§ **What this task involves**:
Extract exactly the run of lines starting at the line that holds "const underCoat = coatedAt(COAT" and ending at the line that holds "if obj.type not", both included.

-- start Data supplied --

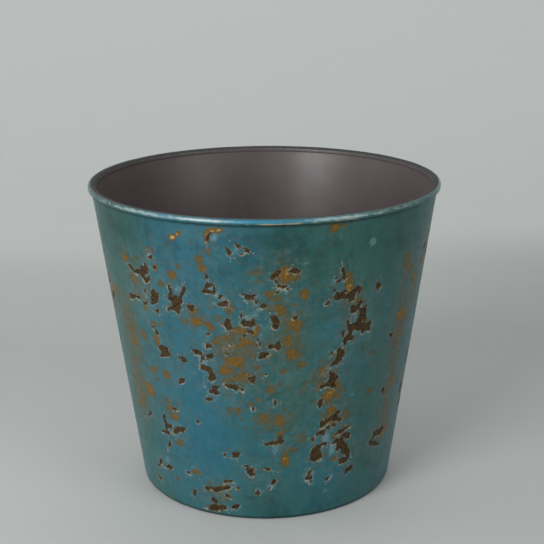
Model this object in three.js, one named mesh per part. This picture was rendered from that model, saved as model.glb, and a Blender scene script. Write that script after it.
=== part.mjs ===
// A tapered florist bucket: one seamless plastic moulding with a rounded rim, a flat floor raised on a foot ring,
// and a patina paint coat over its outside. Millimetres, +Z up, origin at the centre of the foot.
import * as THREE from "three";

// Driving dimensions.
const HEIGHT = 146.4;
const RIM_RADIUS = 82.5; // outermost, at the rim bead
const BASE_RADIUS = 60.8; // outer wall carried down to the foot
const WALL = 2.2; // level thickness of the side wall
const FLOOR = 2.4;
const SEGMENTS = 64; // flats around each turned piece

// Rim bead, which stands out all round the top of the wall.
const BEAD_HEIGHT = 2.6;
const BEAD_OVERHANG = 1.6;
const BEAD_LOWER_ROUND = 0.8;
const BEAD_UPPER_ROUND = 1.3;
const UNDERCUT_ROUND = 0.5; // hollow where the wall runs into the bead

// Inner band, the upright stretch of the inside just below the top land.
const BAND_RADIUS = 78.6;
const BAND_ROUND = 1.5;
const BAND_HEIGHT = 2.1;
const BAND_CHAMFER = 0.5;

// Foot: a ring that carries the bucket, with the floor panel raised inside it.
const FOOT_ROUND = 1.6;
const FOOT_WIDTH = 5.2;
const FOOT_DRAFT = 0.6;
const FOOT_INNER_ROUND = 0.8;
const PANEL_RISE = 3.0;
const FLOOR_FILLET = 6.0; // inside, between the floor and the wall
const GATE_RADIUS = 4.0; // shallow dimple left by the moulding gate
const GATE_DEPTH = 0.5;

// Paint coat, laid on the outside from the foot's round to the edge of the top land.
const COAT = 0.3;
const COAT_GAP = 0.05;

const ARC_STEPS = 4;

const wallTop = HEIGHT - BEAD_HEIGHT;
const wallTopRadius = RIM_RADIUS - BEAD_OVERHANG;
const taper = (wallTopRadius - BASE_RADIUS) / wallTop;
const outerRadiusAt = (z) => BASE_RADIUS + taper * z;
const innerRadiusAt = (z) => outerRadiusAt(z) - WALL;

// Points of an outline whose corners are rounded. A corner is {r, z, round}, and its arc touches both sides.
function rounded(corners) {
  return corners.flatMap(({ r, z, round = 0 }, i) => {
    const corner = new THREE.Vector2(r, z);
    if (!round) return [corner];
    const before = corners[i - 1];
    const after = corners[i + 1];
    const back = new THREE.Vector2(before.r, before.z).sub(corner).normalize();
    const ahead = new THREE.Vector2(after.r, after.z).sub(corner).normalize();
    const half = Math.acos(back.dot(ahead)) / 2;
    const centre = back.clone().add(ahead).setLength(round / Math.sin(half)).add(corner);
    const start = corner.clone().addScaledVector(back, round / Math.tan(half)).sub(centre);
    const sweep = (Math.PI - 2 * half) * Math.sign(ahead.cross(back));
    return Array.from({ length: ARC_STEPS + 1 }, (_, k) =>
      start.clone().rotateAround(new THREE.Vector2(), (sweep * k) / ARC_STEPS).add(centre),
    );
  });
}

// The same outline moved inwards by a distance, along the mean of the normals on either side of each point.
function inset(points, distance) {
  return points.map((point, i) => {
    const before = points[Math.max(i - 1, 0)];
    const after = points[Math.min(i + 1, points.length - 1)];
    const along = after.clone().sub(before).normalize();
    return point.clone().add(new THREE.Vector2(-along.y, along.x).multiplyScalar(distance));
  });
}

// Turns an outline of (radius, height) points around the upright axis.
function turned(name, outline, material) {
  const mesh = new THREE.Mesh(new THREE.LatheGeometry(outline, SEGMENTS), material);
  mesh.name = name;
  mesh.rotation.x = Math.PI / 2;
  return mesh;
}

// The outside, from the foot's flat up the wall and round the bead to the top land.
const landOuter = RIM_RADIUS - BEAD_UPPER_ROUND;
const outside = rounded([
  { r: BASE_RADIUS - FOOT_WIDTH / 2, z: 0 },
  { r: BASE_RADIUS, z: 0, round: FOOT_ROUND },
  { r: wallTopRadius, z: wallTop, round: UNDERCUT_ROUND },
  { r: RIM_RADIUS, z: wallTop, round: BEAD_LOWER_ROUND },
  { r: RIM_RADIUS, z: HEIGHT, round: BEAD_UPPER_ROUND },
  { r: landOuter - BEAD_UPPER_ROUND, z: HEIGHT },
]);

// The coat starts halfway round the foot's corner, clear of the ground, and ends where the top land begins.
const coatStart = 1 + ARC_STEPS / 2;
const coatedAt = (depth) => inset(outside, depth).slice(coatStart, -1);

const mouldedPlastic = new THREE.MeshStandardMaterial({ color: 0x4d4240, roughness: 0.42, metalness: 0.0 });
const patinaPaint = new THREE.MeshStandardMaterial({ color: 0x2b6373, roughness: 0.38, metalness: 0.0 });

function paintCoat() {
  const outline = [...coatedAt(0), ...coatedAt(COAT).reverse()];
  return turned("paint_coat", [...outline, outline[0].clone()], patinaPaint);
}

function bucketShell() {
  const floorTop = PANEL_RISE + FLOOR;
  const footInner = BASE_RADIUS - FOOT_WIDTH;
  const underside = rounded([
    { r: 0, z: PANEL_RISE + GATE_DEPTH },
    { r: GATE_RADIUS, z: PANEL_RISE + GATE_DEPTH },
    { r: GATE_RADIUS + GATE_DEPTH, z: PANEL_RISE },
    { r: footInner - FOOT_DRAFT, z: PANEL_RISE },
    { r: footInner, z: 0, round: FOOT_INNER_ROUND },
    { r: BASE_RADIUS, z: 0 },
  ]).slice(0, -1);
  const bandFoot = HEIGHT - BAND_HEIGHT;
  const wallInnerTop = bandFoot - BAND_CHAMFER;
  const inside = rounded([
    { r: landOuter, z: HEIGHT },
    { r: BAND_RADIUS, z: HEIGHT, round: BAND_ROUND },
    { r: BAND_RADIUS, z: bandFoot },
    { r: innerRadiusAt(wallInnerTop), z: wallInnerTop },
    { r: innerRadiusAt(floorTop), z: floorTop, round: FLOOR_FILLET },
    { r: 0, z: floorTop },
  ]).slice(1);
  const landEdge = new THREE.Vector2(landOuter - COAT_GAP, HEIGHT);
  const underCoat = coatedAt(COAT + COAT_GAP);
  // The outermost point under the coat's upper end stops short of it, so that the land's edge stands straight up.
  underCoat[underCoat.length - 1].x = landEdge.x;
  const bareFoot = outside.slice(1, coatStart);
  return turned("bucket_shell", [...underside, ...bareFoot, ...underCoat, landEdge, ...inside], mouldedPlastic);
}

const bucket = new THREE.Group();
bucket.add(bucketShell(), paintCoat());

export default bucket;
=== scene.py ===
"""A florist bucket: a satin brown moulding under a chipped verdigris paint coat.

Metres, +Z up, the axis of the bucket on the Z axis. A turn is an angle round that axis, measured
from the bucket's face, which looks along -Y, towards +X.
"""
import math

import bpy
import numpy as np
from bpy.props import FloatProperty, FloatVectorProperty, IntProperty, PointerProperty
from mathutils import Euler, Matrix, Vector


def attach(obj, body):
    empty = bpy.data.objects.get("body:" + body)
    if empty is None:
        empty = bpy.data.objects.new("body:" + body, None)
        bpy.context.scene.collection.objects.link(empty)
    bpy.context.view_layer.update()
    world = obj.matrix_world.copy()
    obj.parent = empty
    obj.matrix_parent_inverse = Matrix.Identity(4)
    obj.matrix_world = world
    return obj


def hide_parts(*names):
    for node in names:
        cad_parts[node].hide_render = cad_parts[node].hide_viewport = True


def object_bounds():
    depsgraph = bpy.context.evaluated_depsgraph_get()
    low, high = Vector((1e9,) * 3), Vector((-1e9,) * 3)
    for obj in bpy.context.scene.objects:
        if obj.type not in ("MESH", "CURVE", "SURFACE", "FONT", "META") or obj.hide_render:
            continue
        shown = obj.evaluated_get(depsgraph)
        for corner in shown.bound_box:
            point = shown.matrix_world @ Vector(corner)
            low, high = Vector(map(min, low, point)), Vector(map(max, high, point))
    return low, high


bl_info = {
    "name": "Florist bucket",
    "version": (1, 0, 0),
    "blender": (4, 5, 0),
    "location": "3D View > Sidebar > Bucket",
    "description": "Makes a tapered florist bucket with a chipped verdigris paint coat",
    "category": "Add Mesh",
}

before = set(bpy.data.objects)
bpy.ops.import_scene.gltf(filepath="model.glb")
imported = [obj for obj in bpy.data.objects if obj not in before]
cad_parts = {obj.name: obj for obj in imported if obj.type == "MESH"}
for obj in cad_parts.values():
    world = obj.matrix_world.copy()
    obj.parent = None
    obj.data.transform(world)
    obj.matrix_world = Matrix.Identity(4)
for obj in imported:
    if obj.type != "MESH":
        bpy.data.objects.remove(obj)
CAD_LOW, CAD_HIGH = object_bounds()

MM = 0.001
ARC_STEPS = 6
SHELL_COLUMNS = 240
SHELL_STEP = 3 * MM  # longest step along the moulding's outline
COAT_STEP = 0.98 * MM  # and along the coat's outer face
BACK_STEP = 12 * MM  # and along the face that lies against the moulding
COAT_GAP = 0.05 * MM  # between the coat and the moulding
UNEVENNESS = 0.04 * MM  # of the painted surface
FAR_OUTSIDE = -8.0  # field value, in mm, for a place that no chip is near
CHIP_GROWTH = 0.25  # how far a chip reaches past its marks, in mm
AIR_STRENGTH = 0.78

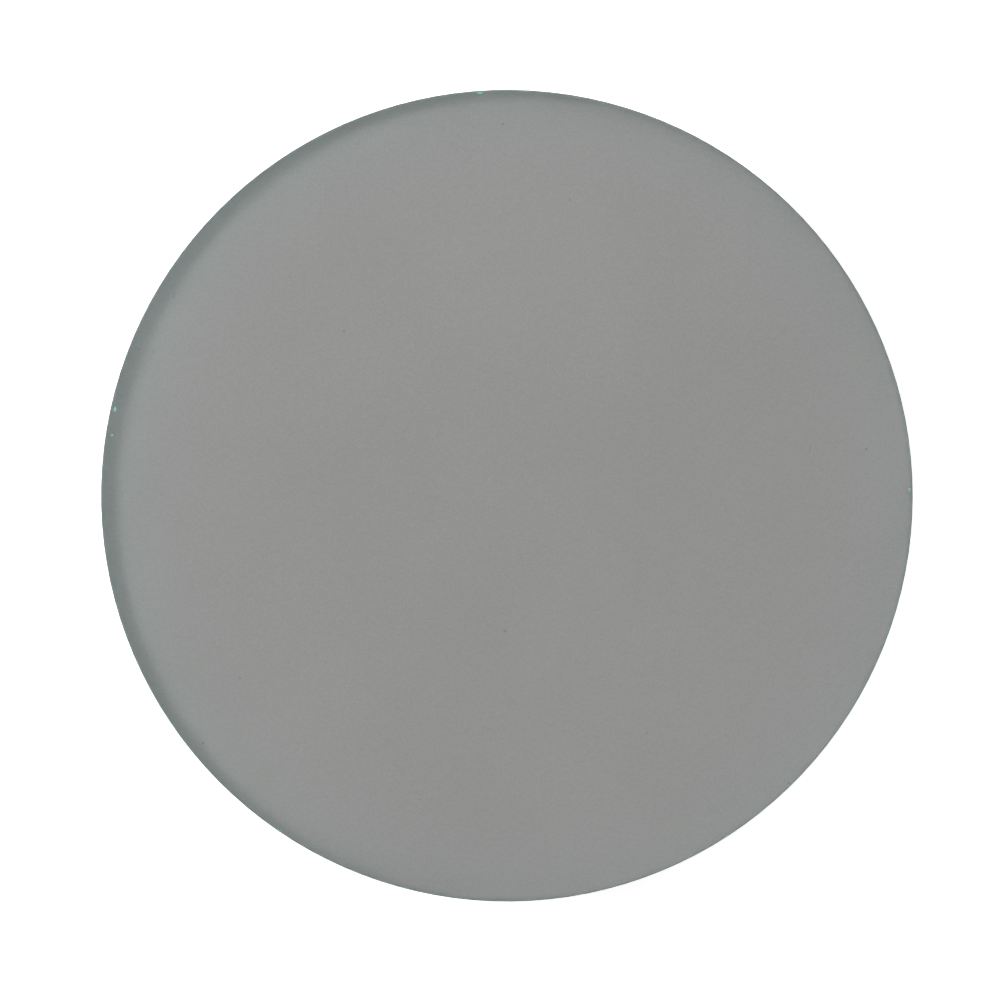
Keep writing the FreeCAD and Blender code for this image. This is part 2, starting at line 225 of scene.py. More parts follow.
def clear_face(tree, roughness):
    glass = add(tree, "BsdfPrincipled")
    feed(tree, glass, Base_Color=CLEAR_GREEN, Roughness=roughness, IOR=GLASS_IOR)
    glass.inputs["Transmission Weight"].default_value = 1.0
    return glass.outputs[0]


def height_of(tree, place):
    return add(tree, "SeparateXYZ", {0: place}).outputs["Z"]


def mix_shaders(tree, factor, first, second):
    return add(tree, "MixShader", {0: factor, 1: first, 2: second}).outputs[0]


def top_glass():
    """Clear float glass, etched on top, backed by the grey film, with ground edges."""
    made, tree, edge = new_material("etched_glass")
    place = position(tree)
    z = height_of(tree, place)
    grain = noise(tree, place, 640.0, 3.0, 0.7)
    face = clear_face(tree, remap(tree, grain, 0.3, 0.7, 0.36, 0.44))
    tint = blend_colour(tree, remap(tree, grain, 0.36, 0.64), grey(0.82, CLEAR_GREEN), CLEAR_GREEN)
    dirty = math_node(tree, "MULTIPLY", marks(tree, place, SPECKS), 0.55)
    feed(tree, face.node, Base_Color=blend_colour(tree, dirty, tint, DIRT))
    # Shell chips on the rim: an opaque lighter green, a painted highlight standing in for their glints
    chip_glint = add(tree, "BsdfPrincipled")
    feed(tree, chip_glint, Base_Color=CHIP_GLINT_GREEN, Roughness=remap(tree, grain, 0.3, 0.7, 0.25, 0.5))
    chip_glint_mask = math_node(tree, "MULTIPLY", marks(tree, place, CHIP_GLINT_SPOTS), 0.8)
    face = mix_shaders(tree, chip_glint_mask, face, chip_glint.outputs[0])
    on_top = math_node(tree, "GREATER_THAN", z, GLASS_TOP - SKIN)
    under = math_node(tree, "LESS_THAN", z, TOP_PLY_LOW + SKIN)
    shader = mix_shaders(tree, on_top, edge_shader(tree, place, edge), face)
    shader = mix_shaders(tree, under, shader, film_shader(tree))
    tree.links.new(shader, tree.nodes["Material Output"].inputs["Surface"])
    return made


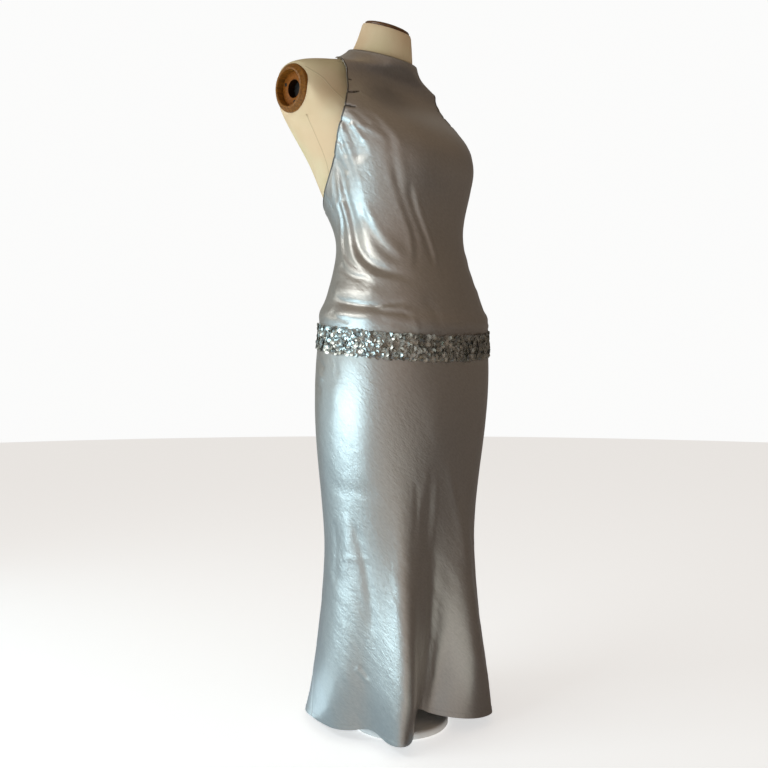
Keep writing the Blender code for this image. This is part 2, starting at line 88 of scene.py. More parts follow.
BLOUSE_ABOVE = 0.022
BLOUSE_TALL = 0.02
# the tucks' painted shade is at its darkest from this depth on
TUCK_FULL = 0.0022          # a tuck this deep is at its darkest

FORM_TOP = 1.395
FORM_BOTTOM = 0.575
POLE_BORE = 0.0128
ARM_CENTRE = (0.201, 0.098, 1.241)
ARM_TURN_DOWN = 6.0
ARM_RING_RADIUS = 0.045
ARM_RING_INNER = 0.033
ARM_RING_PROUD = 0.009
ARM_SOCKET_SUNK = 0.0055
ARM_HOLE_RADIUS = 0.0165
ARM_POCKET_DEPTH = 0.024
ARM_SCREW_CIRCLE = 0.0248
CLEARANCE = 0.0003          # between turned parts that sit in each other
HANDS = ((1, "left"), (-1, "right"))

# outlines of the form and of the gown; lean is in degrees, and the lengths are metres
Section = namedtuple("Section", "height front back half power lean")
FORM_SECTIONS = [Section(*row) for row in (
    (0.575, -0.122, 0.112, 0.16, 2.2, 0),
    (0.655, -0.13, 0.124, 0.171, 2.2, 0),
    (0.735, -0.13, 0.127, 0.175, 2.2, 0),
    (0.815, -0.12, 0.114, 0.162, 2.2, 0),
    (0.885, -0.102, 0.101, 0.139, 2.1, 0),
    (0.96, -0.083, 0.105, 0.124, 2.1, 0),
    (1.035, -0.086, 0.138, 0.142, 2.2, 0),
    (1.115, -0.104, 0.171, 0.163, 2.4, 0),
    (1.175, -0.064, 0.189, 0.191, 2.5, 0),
    (1.225, -0.012, 0.194, 0.211, 2.6, 2),
    (1.262, 0.014, 0.186, 0.213, 2.6, 4),
    (1.288, 0.02, 0.172, 0.205, 2.4, 6),
    (1.305, 0.014, 0.155, 0.162, 2.2, 9),
    (1.315, 0.004, 0.14, 0.112, 2, 12),
    (1.328, -0.007, 0.123, 0.076, 2, 16),
    (1.347, -0.012, 0.108, 0.063, 2, 19),
    (1.395, -0.014, 0.09, 0.05, 2, 21),
)]
GOWN_SECTIONS = [Section(*row) for row in (
    (0.005, -0.17, 0.185, 0.19, 2.1, 0),
    (0.075, -0.163, 0.171, 0.184, 2.1, 0),
    (0.175, -0.15, 0.153, 0.173, 2.1, 0),
    (0.275, -0.139, 0.139, 0.165, 2.1, 0),
    (0.375, -0.134, 0.134, 0.162, 2.1, 0),
    (0.475, -0.14, 0.14, 0.17, 2.1, 0),
    (0.575, -0.152, 0.146, 0.182, 2.1, 0),
    (0.675, -0.16, 0.144, 0.188, 2.1, 0),
    (0.765, -0.158, 0.135, 0.184, 2.1, 0),
    (0.835, -0.147, 0.122, 0.171, 2.1, 0),
    (0.9, -0.126, 0.111, 0.15, 2.1, 0),
    (0.96, -0.113, 0.114, 0.139, 2.1, 0),
    (1.035, -0.116, 0.146, 0.155, 2.2, 0),
    (1.115, -0.123, 0.178, 0.17, 2.4, 0),
    (1.175, -0.082, 0.195, 0.198, 2.5, 0),
    (1.225, -0.03, 0.2, 0.218, 2.6, 2),
    (1.262, 0, 0.192, 0.22, 2.6, 4),
    (1.288, 0.007, 0.178, 0.212, 2.4, 6),
    (1.305, 0, 0.163, 0.171, 2.2, 9),
    (1.315, -0.01, 0.148, 0.123, 2, 12),
    (1.328, -0.018, 0.131, 0.086, 2, 16),
    (1.347, -0.02, 0.115, 0.07, 2, 19),
)]
# the armhole's edge, from the side-back seam up to the neck
Edge = namedtuple("Edge", "height angle")
ARMHOLE = [Edge(*row) for row in (
    (1.018, 128), (1.029, 115), (1.045, 106), (1.068, 97), (1.096, 89), (1.132, 79), (1.164, 69.5),
    (1.19, 63.5), (1.216, 60), (1.242, 58), (1.268, 58.8), (1.287, 60.8), (1.3, 65), (1.308, 71), (1.314, 80),
    (1.3185, 92), (1.321, 104), (1.323, 110), (1.339, 110),
)]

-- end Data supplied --

§ **Output of the exercise**:
  const underCoat = coatedAt(COAT + COAT_GAP);
  // The outermost point under the coat's upper end stops short of it, so that the land's edge stands straight up.
  underCoat[underCoat.length - 1].x = landEdge.x;
  const bareFoot = outside.slice(1, coatStart);
  return turned("bucket_shell", [...underside, ...bareFoot, ...underCoat, landEdge, ...inside], mouldedPlastic);
}

const bucket = new THREE.Group();
bucket.add(bucketShell(), paintCoat());

export default bucket;
=== scene.py ===
"""A florist bucket: a satin brown moulding under a chipped verdigris paint coat.

Metres, +Z up, the axis of the bucket on the Z axis. A turn is an angle round that axis, measured
from the bucket's face, which looks along -Y, towards +X.
"""
import math

import bpy
import numpy as np
from bpy.props import FloatProperty, FloatVectorProperty, IntProperty, PointerProperty
from mathutils import Euler, Matrix, Vector


def attach(obj, body):
    empty = bpy.data.objects.get("body:" + body)
    if empty is None:
        empty = bpy.data.objects.new("body:" + body, None)
        bpy.context.scene.collection.objects.link(empty)
    bpy.context.view_layer.update()
    world = obj.matrix_world.copy()
    obj.parent = empty
    obj.matrix_parent_inverse = Matrix.Identity(4)
    obj.matrix_world = world
    return obj


def hide_parts(*names):
    for node in names:
        cad_parts[node].hide_render = cad_parts[node].hide_viewport = True


def object_bounds():
    depsgraph = bpy.context.evaluated_depsgraph_get()
    low, high = Vector((1e9,) * 3), Vector((-1e9,) * 3)
    for obj in bpy.context.scene.objects:
        if obj.type not in ("MESH", "CURVE", "SURFACE", "FONT", "META") or obj.hide_render:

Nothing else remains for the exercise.